Companies & Industries

Christy Clark plans an energy fund for B.C., but is it too optimistic?

And can it survive the election?

(Photo: Darryl Dyck/Canadian Press)

(Photo: Darryl Dyck/Canadian Press)

If there is a legacy component to Christy Clark’s platform for re-election in May, it is surely the Prosperity Fund. Just days before tabling a tough-love budget that involved both tax hikes and spending cuts, the B.C. premier announced that the proceeds of liquefied natural gas (LNG) development would be directed into a new fund meant to preserve the benefits of the province’s natural gas bounty for future generations.

So far, so good. While critics were quick to accuse the Liberal leader of counting her chickens before they’ve hatched—the first LNG exports to Asia from B.C.’s northwest coast won’t happen until at least 2015—a fund set up before the dollars really start flowing could go a long way to averting the inflationary effects of so-called Dutch disease, by diverting money away from public-sector spending. At the same time, it would address the issue of intergenerational equity in liquidating a non-renewable resource windfall, something no Canadian government has so far succeeded at doing.

The experience of similar funds set up by oil-and-gas-rich governments in Alberta, Alaska, Norway and some Persian Gulf states shows a lot depends on how a sovereign wealth fund is structured and subsequently managed. In B.C.’s case, the province says LNG development is poised to trigger about $1 trillion in cumulative gross domestic product over the next 30 years and create at least 39,000 jobs over a nine-year construction period. That forecast assumes five LNG plants get built by the end of the decade, out of six so far proposed. Increased royalties coming out of the province’s barely tapped northeastern gas fields (which include some of the world’s largest shale gas finds), combined with a new LNG export tax, would funnel an estimated $100 billion into the fund.

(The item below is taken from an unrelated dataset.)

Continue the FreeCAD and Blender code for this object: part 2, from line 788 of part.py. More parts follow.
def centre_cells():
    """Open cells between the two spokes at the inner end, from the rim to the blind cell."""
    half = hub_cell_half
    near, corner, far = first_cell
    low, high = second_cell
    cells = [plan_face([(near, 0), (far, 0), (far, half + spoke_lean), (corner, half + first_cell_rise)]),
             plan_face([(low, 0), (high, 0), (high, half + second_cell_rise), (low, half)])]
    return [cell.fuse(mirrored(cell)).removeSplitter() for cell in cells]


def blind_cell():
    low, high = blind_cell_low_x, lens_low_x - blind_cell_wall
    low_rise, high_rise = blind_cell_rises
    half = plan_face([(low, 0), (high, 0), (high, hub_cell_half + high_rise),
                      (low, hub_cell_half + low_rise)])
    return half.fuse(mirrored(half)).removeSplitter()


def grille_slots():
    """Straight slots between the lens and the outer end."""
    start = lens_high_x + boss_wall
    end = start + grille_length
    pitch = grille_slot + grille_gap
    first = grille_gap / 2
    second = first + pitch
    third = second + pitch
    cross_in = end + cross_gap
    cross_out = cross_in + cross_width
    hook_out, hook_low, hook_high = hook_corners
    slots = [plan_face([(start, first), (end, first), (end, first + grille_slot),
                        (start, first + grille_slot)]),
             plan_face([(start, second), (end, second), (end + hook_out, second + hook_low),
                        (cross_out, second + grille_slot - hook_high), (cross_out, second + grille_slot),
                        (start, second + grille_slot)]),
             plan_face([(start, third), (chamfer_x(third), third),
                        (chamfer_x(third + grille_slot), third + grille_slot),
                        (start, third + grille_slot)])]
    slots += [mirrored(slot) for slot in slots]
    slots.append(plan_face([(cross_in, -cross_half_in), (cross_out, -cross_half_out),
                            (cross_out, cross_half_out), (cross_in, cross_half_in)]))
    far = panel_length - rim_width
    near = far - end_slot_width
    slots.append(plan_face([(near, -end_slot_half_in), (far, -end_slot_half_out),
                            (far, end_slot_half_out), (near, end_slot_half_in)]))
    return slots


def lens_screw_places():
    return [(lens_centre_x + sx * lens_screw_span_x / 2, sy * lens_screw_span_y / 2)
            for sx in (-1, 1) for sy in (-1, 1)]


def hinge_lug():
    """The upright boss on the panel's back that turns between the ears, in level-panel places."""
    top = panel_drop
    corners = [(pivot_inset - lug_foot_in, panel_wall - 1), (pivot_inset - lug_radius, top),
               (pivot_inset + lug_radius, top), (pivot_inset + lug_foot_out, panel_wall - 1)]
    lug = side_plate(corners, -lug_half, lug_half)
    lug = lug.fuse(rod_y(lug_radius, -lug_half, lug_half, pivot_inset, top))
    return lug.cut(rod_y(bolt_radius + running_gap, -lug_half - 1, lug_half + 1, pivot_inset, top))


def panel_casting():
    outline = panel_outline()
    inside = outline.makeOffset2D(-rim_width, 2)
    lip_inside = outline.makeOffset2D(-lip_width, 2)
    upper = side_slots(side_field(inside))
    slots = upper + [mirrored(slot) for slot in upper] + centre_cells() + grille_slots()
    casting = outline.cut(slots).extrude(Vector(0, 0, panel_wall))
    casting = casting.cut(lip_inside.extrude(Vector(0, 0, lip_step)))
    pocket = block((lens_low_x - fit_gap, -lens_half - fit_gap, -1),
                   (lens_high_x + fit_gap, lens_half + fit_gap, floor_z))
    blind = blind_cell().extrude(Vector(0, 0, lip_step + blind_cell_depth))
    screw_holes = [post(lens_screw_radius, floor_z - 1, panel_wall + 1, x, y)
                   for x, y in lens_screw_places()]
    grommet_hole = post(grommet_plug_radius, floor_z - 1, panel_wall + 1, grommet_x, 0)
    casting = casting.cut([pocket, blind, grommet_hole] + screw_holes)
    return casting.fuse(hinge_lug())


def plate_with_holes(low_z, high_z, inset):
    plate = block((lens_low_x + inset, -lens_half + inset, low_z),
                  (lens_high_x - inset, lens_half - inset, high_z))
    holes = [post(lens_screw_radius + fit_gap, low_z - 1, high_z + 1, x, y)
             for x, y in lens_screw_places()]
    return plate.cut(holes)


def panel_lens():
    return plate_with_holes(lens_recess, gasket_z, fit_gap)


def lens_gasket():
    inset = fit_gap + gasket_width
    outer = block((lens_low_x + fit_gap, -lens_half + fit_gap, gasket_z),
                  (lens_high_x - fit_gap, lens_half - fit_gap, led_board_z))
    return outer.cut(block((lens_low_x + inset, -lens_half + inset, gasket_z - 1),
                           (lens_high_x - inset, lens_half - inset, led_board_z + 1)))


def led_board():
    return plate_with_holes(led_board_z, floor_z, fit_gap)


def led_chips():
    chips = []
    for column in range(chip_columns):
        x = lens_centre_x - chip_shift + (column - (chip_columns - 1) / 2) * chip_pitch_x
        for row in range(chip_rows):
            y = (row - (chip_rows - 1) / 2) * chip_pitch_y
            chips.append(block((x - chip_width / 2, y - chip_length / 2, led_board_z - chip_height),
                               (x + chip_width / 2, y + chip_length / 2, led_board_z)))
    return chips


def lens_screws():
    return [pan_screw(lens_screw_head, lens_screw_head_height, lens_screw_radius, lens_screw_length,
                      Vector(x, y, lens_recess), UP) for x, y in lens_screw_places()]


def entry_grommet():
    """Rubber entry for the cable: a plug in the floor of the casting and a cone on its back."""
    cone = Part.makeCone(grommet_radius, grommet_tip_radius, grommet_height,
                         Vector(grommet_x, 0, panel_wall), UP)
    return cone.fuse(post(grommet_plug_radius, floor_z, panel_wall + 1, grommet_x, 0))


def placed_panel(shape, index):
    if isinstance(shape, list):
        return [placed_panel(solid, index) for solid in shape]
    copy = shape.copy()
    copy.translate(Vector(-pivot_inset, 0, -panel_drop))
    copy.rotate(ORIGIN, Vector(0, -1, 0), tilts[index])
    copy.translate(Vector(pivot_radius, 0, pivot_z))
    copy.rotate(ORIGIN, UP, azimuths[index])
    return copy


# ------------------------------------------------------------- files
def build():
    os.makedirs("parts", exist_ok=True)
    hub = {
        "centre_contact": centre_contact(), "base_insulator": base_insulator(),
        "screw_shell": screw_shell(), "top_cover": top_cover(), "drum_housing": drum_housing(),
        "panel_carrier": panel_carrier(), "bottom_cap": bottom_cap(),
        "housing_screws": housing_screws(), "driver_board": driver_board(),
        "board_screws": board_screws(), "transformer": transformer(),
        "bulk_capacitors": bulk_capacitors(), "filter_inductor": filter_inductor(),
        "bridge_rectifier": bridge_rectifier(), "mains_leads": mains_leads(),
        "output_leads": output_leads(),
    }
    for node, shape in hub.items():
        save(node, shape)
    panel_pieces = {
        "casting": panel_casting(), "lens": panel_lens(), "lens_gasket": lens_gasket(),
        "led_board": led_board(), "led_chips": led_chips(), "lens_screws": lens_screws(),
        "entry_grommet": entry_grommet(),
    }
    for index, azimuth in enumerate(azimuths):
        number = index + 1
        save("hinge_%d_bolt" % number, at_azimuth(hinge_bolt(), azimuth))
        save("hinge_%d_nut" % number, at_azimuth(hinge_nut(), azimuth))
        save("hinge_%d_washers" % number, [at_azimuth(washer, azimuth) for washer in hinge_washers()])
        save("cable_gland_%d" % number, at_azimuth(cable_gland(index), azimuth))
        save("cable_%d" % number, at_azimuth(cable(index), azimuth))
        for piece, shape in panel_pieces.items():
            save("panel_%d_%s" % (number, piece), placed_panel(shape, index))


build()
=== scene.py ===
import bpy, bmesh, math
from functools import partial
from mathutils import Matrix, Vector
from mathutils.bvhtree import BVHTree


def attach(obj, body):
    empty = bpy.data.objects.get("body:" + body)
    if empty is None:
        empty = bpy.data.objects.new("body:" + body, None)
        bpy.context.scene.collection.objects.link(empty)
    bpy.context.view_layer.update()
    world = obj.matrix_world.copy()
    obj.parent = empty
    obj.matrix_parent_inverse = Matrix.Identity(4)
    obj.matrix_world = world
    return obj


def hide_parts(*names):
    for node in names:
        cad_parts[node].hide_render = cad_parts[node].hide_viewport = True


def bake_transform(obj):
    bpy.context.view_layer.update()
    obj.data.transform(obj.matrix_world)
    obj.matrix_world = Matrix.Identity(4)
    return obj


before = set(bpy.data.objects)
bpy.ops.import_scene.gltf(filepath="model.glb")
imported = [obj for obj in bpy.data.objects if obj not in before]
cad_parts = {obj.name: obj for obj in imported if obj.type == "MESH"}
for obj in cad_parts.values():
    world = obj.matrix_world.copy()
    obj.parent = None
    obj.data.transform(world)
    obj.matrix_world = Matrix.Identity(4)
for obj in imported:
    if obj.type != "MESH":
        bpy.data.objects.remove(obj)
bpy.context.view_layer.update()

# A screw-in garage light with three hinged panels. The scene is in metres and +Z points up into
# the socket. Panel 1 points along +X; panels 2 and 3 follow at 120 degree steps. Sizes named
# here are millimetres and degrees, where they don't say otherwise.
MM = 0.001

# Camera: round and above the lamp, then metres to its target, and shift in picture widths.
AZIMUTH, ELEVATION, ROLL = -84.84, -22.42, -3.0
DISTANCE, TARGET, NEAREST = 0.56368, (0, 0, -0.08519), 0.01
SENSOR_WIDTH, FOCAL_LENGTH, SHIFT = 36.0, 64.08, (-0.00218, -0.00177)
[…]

Clark says her top priority for the Prosperity Fund is to pay down B.C.’s $56-billion debt. But the opposition New Democrats promptly attacked the whole idea as being too optimistic, pointing to the Liberal government’s shaky track record when it comes to forecasting revenue. Certainly long-term projections around natural gas prices have to be considered speculative at best. To be fair, though, if the stated revenue does not materialize, little has been lost; rather, it’s a plan for best managing the upside.

What troubles the industry about the Prosperity Fund is the notion of an export tax, which LNG proponents hadn’t anticipated and could potentially squeeze margins. “No one likes a new tax, but government has promised to make it competitive, and we’re going to work with them to achieve our common interests,” says Geoff Morrison, manager of B.C. operations for the Canadian Association of Petroleum Producers. The province’s own review concluded that B.C.’s main competitor is Australia, which also has an export tax and royalty regime that is up to one-third higher than B.C.’s.

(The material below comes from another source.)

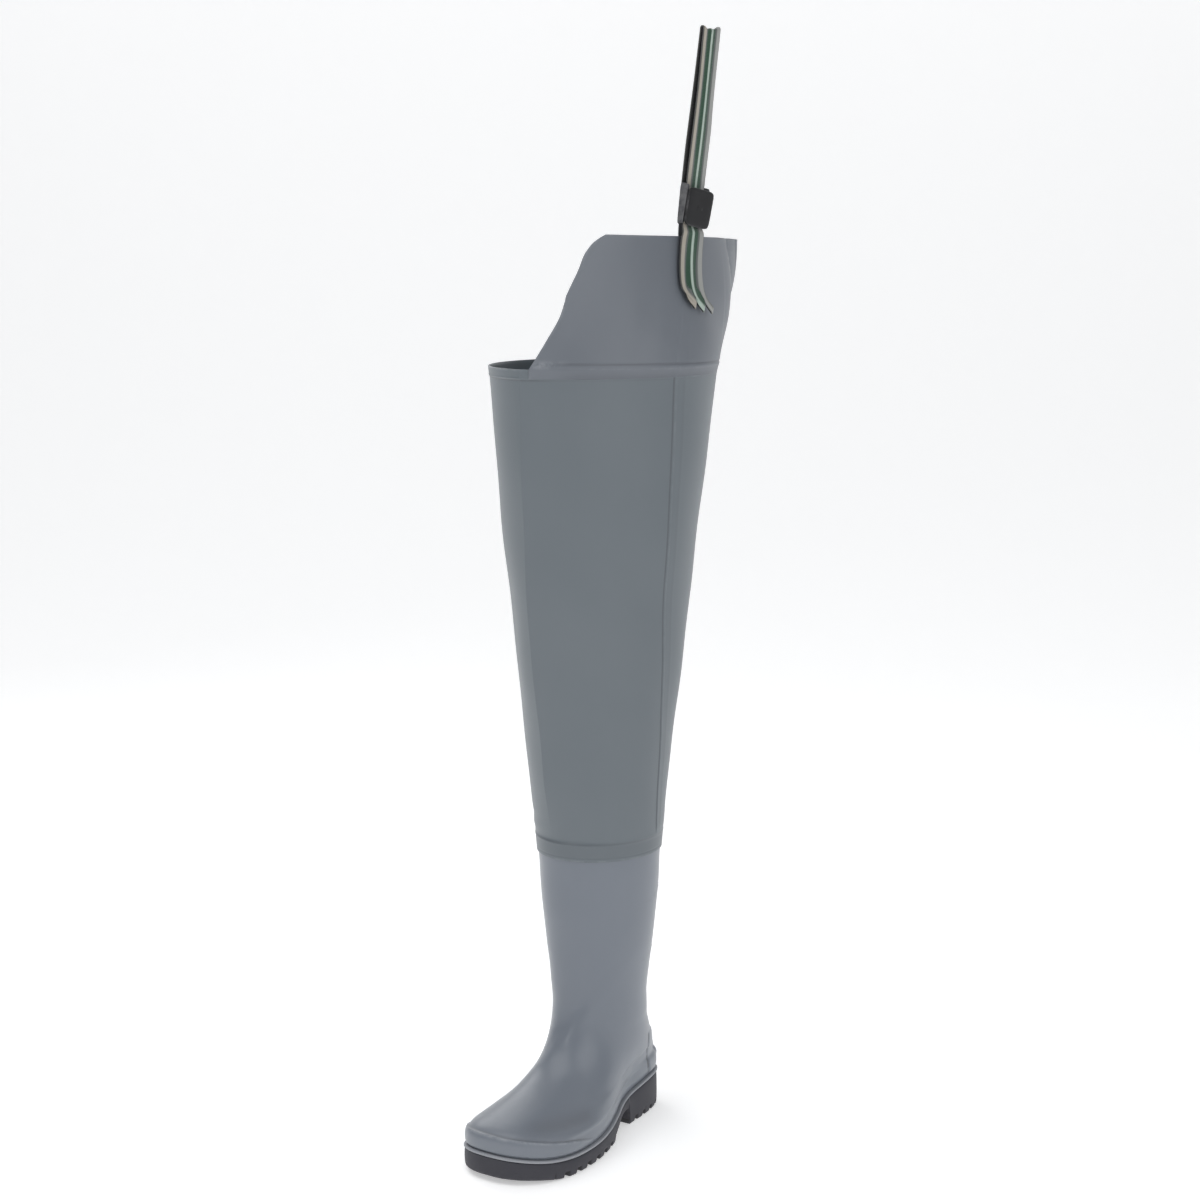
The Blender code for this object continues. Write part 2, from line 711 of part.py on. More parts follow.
def path_sheet(name, path, width, thickness, look, across=4):
    """A flat band along a path in the X-Z plane: x, z, y shift, widening."""
    path = np.asarray(path)
    run = np.gradient(path[:, :2], axis=0)
    run /= np.linalg.norm(run, axis=1)[:, None]
    normal = np.column_stack([-run[:, 1], run[:, 0]])
    grids = []
    for side in (0.5, -0.5):
        rows = []
        for k, (x, z, shift) in enumerate(path):
            ys = BUCKLE_Y + shift + np.linspace(-0.5, 0.5, across) * width
            at = np.array([x, z]) + normal[k] * thickness * side
            rows.append(np.column_stack([np.full(across, at[0]), ys, np.full(across, at[1])]))
        grids.append(np.array(rows))
    return add_sheet(name, grids[0], grids[1], look)


def strap_x_inner():
    """Middle of the strap's inner layer, behind the buckle's plate."""
    return BUCKLE_X - PLATE_BACK - FIT_GAP - STRAP_THICKNESS / 2


def strap_x_outer():
    """Middle of the strap's outer layer, between plate and lever."""
    return BUCKLE_X + STRAP_OFFSET


def buckle_height(share):
    """Height at a share of the buckle."""
    return BUCKLE_BOTTOM_Z + share * BUCKLE_HEIGHT


def loop_side(side):
    """One side of the strap's standing loop, from the buckle to its top."""
    inner = strap_x_inner()
    outer = strap_x_outer()
    low = buckle_height(1.0)
    top = STRAP_TOP_Z - (LOOP_TOP_GAP + STRAP_THICKNESS) / 2
    path = []
    for share in LOOP_SHARES:
        middle = (inner + outer) / 2 + STRAP_LEAN * share
        half = (outer - inner) / 2 * (1 - share) + LOOP_TOP_GAP / 2 * share
        half += LOOP_SWELL * math.sin(math.pi * share)
        path.append((middle + side * half, low + (top - low) * share, -STRAP_SHIFT * share))
    return path


def add_strap(look):
    """The elastic: fixed end, standing loop, run through the buckle, tail."""
    inner = strap_x_inner()
    outer = strap_x_outer()
    path = [(inner, buckle_height(share), 0.0) for share in (0.35, 0.70, 1.05)]
    path += loop_side(-1)
    middle = (inner + outer) / 2 + STRAP_LEAN
    top = path[-1][1]
    for turn in (120, 90, 60):
        reach = math.radians(turn)
        x = middle + LOOP_TOP_GAP / 2 * math.cos(reach)
        path.append((x, top + LOOP_TOP_GAP / 2 * math.sin(reach), -STRAP_SHIFT))
    path += loop_side(1)[::-1]
    path += [(outer, buckle_height(share), 0.0) for share in (1.05, 0.58, 0.09)]
    for share in TAIL_SHARES:
        z = BUCKLE_BOTTOM_Z - (BUCKLE_BOTTOM_Z - TAIL_END_Z) * share
        swing = TAIL_START + TAIL_SWING * (2 * share + share**3) / 3
        path.append((outer + swing, z, TAIL_SHIFT * share**2))
    return path_sheet("elastic_strap", path, STRAP_WIDTH, STRAP_THICKNESS, look)


def beside_flap(z, back):
    """A straight line's place inside the flap at the strap, at one height."""
    ys = BUCKLE_Y + np.linspace(-0.5, 0.5, 4) * STRAP_WIDTH
    return float(np.min(flap_point_at(ys, z, back)))


def add_tab(look):
    """The sheet tab welded inside the flap and folded round the lowest bar."""
    half = TAB_THICKNESS / 2
    clear = FIT_GAP + half
    low = BUCKLE_BOTTOM_Z
    bar_back = BUCKLE_X - PLATE_BACK
    bar_front = bar_back + BAR_DEPTH
    bar_top = buckle_height(BUCKLE_ROW_SHARES[1])
    back = -FLAP_WALL / 2 - FIT_GAP - half
    rows = [flap_height(share) for share in (*TAB_ROW_SHARES, 1.0)]
    path = [(beside_flap(z, back), z, 0.0) for z in rows]
    path.append((bar_back - clear, low - half, 0.0))
    path.append((bar_back - clear, bar_top - half, 0.0))
    path.append((bar_back, bar_top + clear, 0.0))
    path.append((bar_front, bar_top + clear, 0.0))
    path.append((bar_front + clear, bar_top - half, 0.0))
    path.append((bar_front + clear, low + half, 0.0))
    path.append((bar_front, low - clear, 0.0))
    path.append((bar_front - half, low - clear - half / 2, 0.0))
    return path_sheet("strap_tab", path, STRAP_WIDTH - 0.002, TAB_THICKNESS, look)


def flap_pad(name, centre, rows, back, thickness, look):
    """A thin pad on the flap's inner face; rows hold height and half run."""
    grids = []
    for offset in (back, back - thickness):
        grid = []
        for rise, half in rows:
            ys = centre[0] + np.linspace(-1, 1, 9) * half
            z = centre[1] + rise
            xs = flap_point_at(ys, z, offset)
            grid.append(np.column_stack([xs, ys, np.full(len(ys), z)]))
        grids.append(np.array(grid))
    return add_sheet(name, grids[0], grids[1], look)


def add_pads(look_dark, look_flap):
    """The tab's cover patch and the round patch inside the flap."""
    back = -FLAP_WALL / 2 - 2 * FIT_GAP - TAB_THICKNESS - PATCH_THICKNESS / 2
    path = [(beside_flap(z, back), z, 0.0) for z in map(flap_height, TAB_ROW_SHARES)]
    path_sheet("tab_patch", path, STRAP_WIDTH * 0.94, PATCH_THICKNESS, look_dark)
    rows = []
    for turn in np.linspace(-75.0, 75.0, 9):
        reach = math.radians(turn)
        tall = ROUND_PATCH_RADIUS * math.sin(reach) / math.sin(math.radians(75.0))
        rows.append((tall, ROUND_PATCH_RADIUS * math.cos(reach)))
    back = -FLAP_WALL / 2 - FIT_GAP
    centre = (BUCKLE_Y + ROUND_PATCH_SHIFT, flap_height(ROUND_PATCH_SHARE))
    flap_pad("round_patch", centre, rows, back, PATCH_THICKNESS, look_flap)


def add_buckle(look):
    """The adjuster: a slotted plate with side rails, and the lever on it."""
    half = BUCKLE_WIDTH / 2
    back = BUCKLE_X - PLATE_BACK
    rail_front = back + RAIL_DEPTH
    xs = [back, back + BAR_DEPTH, back + 2 * BAR_DEPTH, rail_front]
    ys = [BUCKLE_Y + d for d in (-half, -half + RAIL_WIDTH, half - RAIL_WIDTH, half)]
    zs = [buckle_height(share) for share in BUCKLE_ROW_SHARES]
    filled = set()
    for k in range(5):
        for i in range(3):
            filled.update(((i, 0, k), (i, 2, k)))
    filled.add((0, 1, 0))
    filled.update(((0, 1, 2), (1, 1, 2), (0, 1, 4), (1, 1, 4)))
    add_cells("buckle_frame", xs, ys, zs, filled, look, 0.0004)
    strap_face = strap_x_outer() + STRAP_THICKNESS / 2 + FIT_GAP
    lever_back = rail_front + FIT_GAP
    xs = [strap_face, lever_back, lever_back + LEVER_DEPTH]
    cam = half - RAIL_WIDTH - 2 * FIT_GAP
    edge = half - LEVER_INSET
    ys = [BUCKLE_Y + d for d in (-edge, -cam, cam, edge)]
    zs = [BUCKLE_BOTTOM_Z - LEVER_DROP, *map(buckle_height, LEVER_SHARES)]
    filled = {(1, j, k) for j in range(3) for k in range(3)}
    filled.add((0, 1, 1))
    add_cells("buckle_lever", xs, ys, zs, filled, look, 0.0010)


def add_eyelet(look):
    """The rivet ring that fixes the strap's end to the plate."""
    face = strap_x_inner() - STRAP_THICKNESS / 2 - FIT_GAP
    centre_z = buckle_height(EYELET_SHARE)
    profile = (
        # distance out from the strap and radius, as shares of the ring's sizes
        (0.0, 0.98),
        (0.6, 0.96),
        (1.0, 0.80),
        (0.8, 0.56),
        (0.0, 0.46),
    )
    rings = []
    for turn in turns(20):
        ring = []
        for out, share in profile:
            radius = EYELET_RADIUS * share
            y = BUCKLE_Y + radius * math.cos(turn)
            z = centre_z + radius * math.sin(turn)
            ring.append((face - out * EYELET_RISE, y, z))
        rings.append(ring)
    rings = np.array(rings)
    faces = band_faces(20, len(profile), True, True)
    add_solid("eyelet", rings.reshape(-1, 3), faces, look)


def main():
    """Builds every piece of the wader."""
    clear_scene()
    boot = material("boot_pvc", (0.24, 0.26, 0.29), 0.42)
    sheet = material("leg_sheet", (0.18, 0.20, 0.215), 0.45)
    sole = material("sole_rubber", (0.045, 0.045, 0.06), 0.6)
    bead = material("welt_pvc", (0.30, 0.32, 0.35), 0.45)
    lining = material("insole_felt", (0.35, 0.35, 0.34), 0.9)
    web = material("elastic_web", (0.12, 0.20, 0.15), 0.85)
    black = material("black_plastic", (0.02, 0.02, 0.022), 0.4)
    dark = material("dark_patch", (0.06, 0.065, 0.075), 0.5)
    steel = material("eyelet_metal", (0.75, 0.75, 0.76), 0.3)
    add_outsole(sole)
    add_welt(bead)
    add_insole(lining)
    add_boot_upper(boot)
    add_leg(sheet)
    add_flap(sheet)
    add_strap(web)
    add_tab(sheet)
    add_pads(dark, sheet)
    add_buckle(black)
    add_eyelet(steel)


main()
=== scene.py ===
# %% [markdown]
# # A left hip wader: moulded boot, thin sheet leg, hip flap and elastic strap
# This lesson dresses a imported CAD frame. The frame gives the size and place of
# every piece, and the cells below replace its plain solids with finer surfaces
# that are worked out with numpy: rings round a foot, folds pressed into a sheet,
# ribs cut across a sole, stripes woven along a band of elastic.

import math

import bpy
import numpy as np
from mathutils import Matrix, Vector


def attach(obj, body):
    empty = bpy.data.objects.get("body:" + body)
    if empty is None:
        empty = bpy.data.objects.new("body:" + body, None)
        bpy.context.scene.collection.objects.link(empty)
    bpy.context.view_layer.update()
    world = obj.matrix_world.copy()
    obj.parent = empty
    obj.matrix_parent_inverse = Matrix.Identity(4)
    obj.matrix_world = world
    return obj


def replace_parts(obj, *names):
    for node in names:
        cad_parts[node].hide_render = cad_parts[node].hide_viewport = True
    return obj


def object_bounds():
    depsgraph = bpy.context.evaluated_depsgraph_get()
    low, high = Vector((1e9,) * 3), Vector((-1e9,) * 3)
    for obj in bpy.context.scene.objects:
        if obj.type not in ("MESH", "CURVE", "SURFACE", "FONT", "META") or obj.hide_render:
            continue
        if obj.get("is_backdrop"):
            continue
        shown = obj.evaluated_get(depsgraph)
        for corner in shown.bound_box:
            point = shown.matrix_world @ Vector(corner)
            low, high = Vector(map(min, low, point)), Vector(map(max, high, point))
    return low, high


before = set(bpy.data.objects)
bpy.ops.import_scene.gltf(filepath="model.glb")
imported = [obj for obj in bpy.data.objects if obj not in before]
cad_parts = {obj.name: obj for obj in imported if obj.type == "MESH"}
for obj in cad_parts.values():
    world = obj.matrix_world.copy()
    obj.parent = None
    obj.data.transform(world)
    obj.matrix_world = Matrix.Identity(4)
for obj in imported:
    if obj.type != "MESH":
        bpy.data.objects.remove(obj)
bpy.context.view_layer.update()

# %% [markdown]
# ## Camera
# The photo was taken from the front and outer side, about 36 degrees off the
# toe's direction, with the horizon near the top of the flap. The camera comes
# first, so that every later choice can be judged through it.

# %% Camera
PICTURE = 1200
FOCUS_PIXELS = 2312.5
azimuth = math.radians(36.0)
pitch = math.atan(363.0 / FOCUS_PIXELS)
yaw = math.radians(1.9)
behind = np.array([math.sin(azimuth), -math.cos(azimuth), 0.0])
beside = np.array([math.cos(azimuth), math.sin(azimuth), 0.0])
lens_place = np.array([0.0, -0.040, 0.987]) + behind * 2.5 - beside * (81.0 / FOCUS_PIXELS * 2.5)

camera_data = bpy.data.cameras.new("photo_camera")
camera_data.sensor_width = 36.0
camera_data.lens = 36.0 * FOCUS_PIXELS / PICTURE
camera_data.clip_start = 0.05
camera = bpy.data.objects.new("photo_camera", camera_data)
camera.location = lens_place
camera.rotation_euler = (math.pi / 2 - pitch, 0.0, azimuth - yaw)
bpy.context.scene.collection.objects.link(camera)
bpy.context.scene.camera = camera
print("camera at", [round(v, 3) for v in lens_place])

# %% [markdown]
# ## Floor and light
# A seamless sheet of pale board that curves up behind, large soft lamps on the
# outer side and overhead, a smaller one on the toe's inner side and a weak one in
# front. Satin PVC shows its shape in wide soft highlights, so the lamps are large.

# %% Pale board
def plain_look(name, color, roughness, glow):
    """A Principled material with one colour and a faint glow, for the studio only."""
    look = bpy.data.materials.new(name)
    look.use_nodes = True
    shader = look.node_tree.nodes["Principled BSDF"]
    shader.inputs["Base Color"].default_value = (*color, 1.0)
    shader.inputs["Roughness"].default_value = roughness
    shader.inputs["Emission Color"].default_value = (*color, 1.0)
    shader.inputs["Emission Strength"].default_value = glow
    return look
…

Coming up with the right revenue formula will require a deft hand, given market conditions and potential costs, says Peter Howard, president of the Canadian Energy Research Institute. “There’s a risk of capital cost overruns,” he says. All the while, competition in LNG is intensifying, from new and established exporting regions.

Should the fund prosper, government may also be tempted to raid it. In a recent analysis comparing North America’s two pre-eminent sovereign wealth funds, the Fraser Institute found Alaska’s Permanent Fund was better run and amassed wealth largely due to legislated contribution requirements and rules around how and how easily the money can be spent. In contrast, there are no such constraints to the Alberta government’s management of the Heritage Savings Trust Fund, says Jason Clemens, executive vice-president of the Vancouver-based think-tank.

From 1977 to 2011, the Alberta fund’s cumulative net income was $31.3 billion, while the amount transferred out of the fund by the legislature to support government spending was $29.6 billion, or 95% of earnings. By contrast, less than 1% was drawn from Alaska’s fund over that same period. “In principle, it’s a good idea,” says Clemens. But, he adds, “We need to limit the discretion of the government in terms of its requirement to put a certain percentage into the Prosperity Fund.”

The fund’s first test will be surviving the election. Barry Munro, Canadian oil-and-gas leader at Ernst & Young, says no matter who forms the government, an election creates uncertainty. “People do not like uncertainty when they’re making massive capital-allocation decisions,” he says.